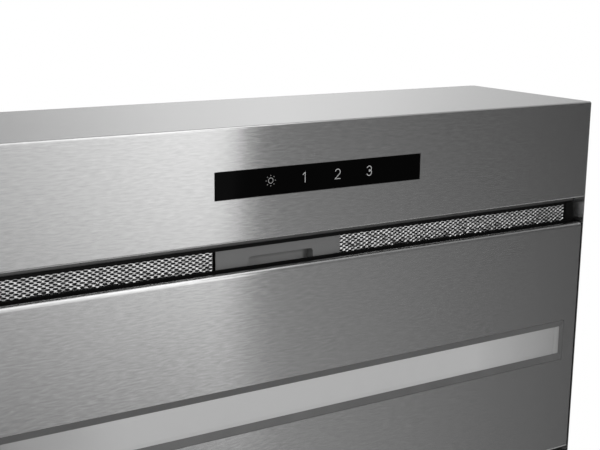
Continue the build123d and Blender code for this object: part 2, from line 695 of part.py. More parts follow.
fan_plane = Plane(origin=(0, FAN_Y, FAN_Z), x_dir=(0, 1, 0), z_dir=(1, 0, 0))
bracket_angles = (30.0, 150.0, 270.0)
foot_reach = 67.0
for side_name, side in (("left", -1), ("right", 1)):
    with BuildPart() as scroll_side:
        face = scroll_sketch(Plane.YZ.offset(side * SCROLL_HALF), SHEET, outlet_top)
        extrude(face.sketch, amount=side * SHEET)
        tab = sorted((side * (SCROLL_HALF + SHEET), side * (SCROLL_HALF + 14)))
        outlet_y = (FAN_Y + SCROLL_END - OUTLET_LENGTH, FAN_Y + SCROLL_END)
        block((tab[0], outlet_y[0], outlet_top - 1), (tab[1], outlet_y[1], outlet_top))
        with BuildSketch(fan_plane.offset(side * (SCROLL_HALF + SHEET))):
            Circle(BLADE_INNER + 3)
        extrude(amount=side * 5)
        with BuildSketch(fan_plane.offset(side * (SCROLL_HALF - 1))):
            Circle(BLADE_INNER + 2)
        extrude(amount=side * 10, mode=Mode.SUBTRACT)
    save(scroll_side, f"scroll_side_{side_name}")

with BuildPart() as fan_wheel:
    with BuildSketch(fan_plane.offset(-1.25)):
        Circle(BLADE_INNER + 4)
        Circle(12.0, mode=Mode.SUBTRACT)
        with PolarLocations(34.0, 6):
            Circle(7.0, mode=Mode.SUBTRACT)
    extrude(amount=2.5)
    with BuildSketch(fan_plane.offset(-FAN_HALF)):
        with PolarLocations(0.0, 40):
            with BuildLine():
                middle = (BLADE_INNER + FAN_RADIUS) / 2
                ThreePointArc((BLADE_INNER + 0.5, 0.0), (middle, 2.4), (FAN_RADIUS - 0.5, 7.5))
            trace(line_width=1.0)
    extrude(amount=2 * FAN_HALF)
    for low in (-FAN_HALF, FAN_HALF - 2.5):
        with BuildSketch(fan_plane.offset(low)):
            Circle(FAN_RADIUS + 0.6)
            Circle(BLADE_INNER, mode=Mode.SUBTRACT)
        extrude(amount=2.5)
save(fan_wheel, "fan_wheel")

with BuildPart() as fan_hub:
    with BuildSketch(fan_plane.offset(-1.25)):
        Circle(12.0)
        Circle(SHAFT_RADIUS, mode=Mode.SUBTRACT)
    extrude(amount=20.0)
    with BuildSketch(fan_plane.offset(1.25)):
        Circle(16.0)
        Circle(12.0, mode=Mode.SUBTRACT)
    extrude(amount=2.0)
save(fan_hub, "fan_hub")

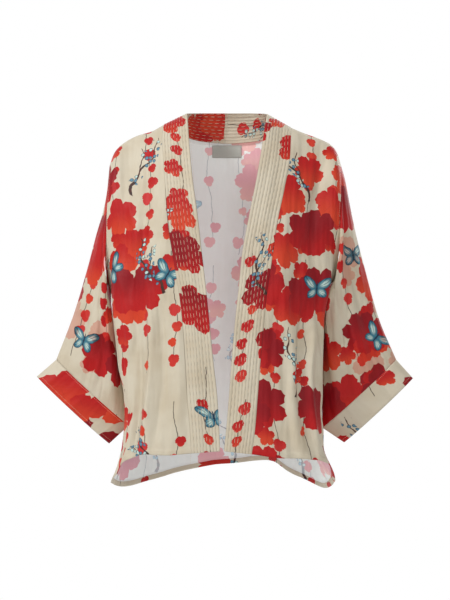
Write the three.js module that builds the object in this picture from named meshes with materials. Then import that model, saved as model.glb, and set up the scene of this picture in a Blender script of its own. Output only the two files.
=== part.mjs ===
// A short kimono jacket as worn, with no wearer: a T-shaped cut with drop shoulders, wide sleeves
// with turned cuff bands, underarm gussets, an open front and one long quilted band.
// Lengths are millimetres. X runs to the photo's right, Y runs from front to back and Z is up.
// The origin is the middle of the shoulder line.
import * as THREE from "three";

const WALL = 1.3; // thickness of the cloth
const SEAM_SETBACK = 0.2; // every sewn edge stands this far back from its seam line
const GUSSET_SETBACK = 0.9;
const HEM_EXTRA = 0.7; // added thickness where a hem is turned up
const CHANNEL_HEIGHT = 0.6; // height of the band's padded rows over its outer face
const CHANNELS = 9; // padded rows side by side across the band
const LABEL_WALL = 1.0;
const LABEL_GAP = 0.8; // between the label and the back's inner face

// Grid counts. A row number runs down the body from the shoulder line to the hem.
const ARMHOLE_ROWS = 8;
const GUSSET_ROWS = 3;
const LAST_ROW = 22;
const FRONT_COLUMNS = 12;
const NECK_COLUMNS = 10;
const GUSSET_COLUMNS = 6;
const SLEEVE_RINGS = 10;
const CUFF_RINGS = 2;
const ARMHOLE_SWEEP = 130; // degrees of the armhole that each of front and back takes
const GUSSET_TIP_ROW = 10.9; // the gusset ends just short of its point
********
**Short task**
Using the listing, collect all lines in which the string "from" is found.

**Exercise response**
Continue the build123d and Blender code for this object: part 2, from line 695 of part.py. More parts follow.
Write the three.js module that builds the object in this picture from named meshes with materials. Then import that model, saved as model.glb, and set up the scene of this picture in a Blender script of its own. Output only the two files.
// Lengths are millimetres. X runs to the photo's right, Y runs from front to back and Z is up.
import * as THREE from "three";
const SEAM_SETBACK = 0.2; // every sewn edge stands this far back from its seam line
// Grid counts. A row number runs down the body from the shoulder line to the hem.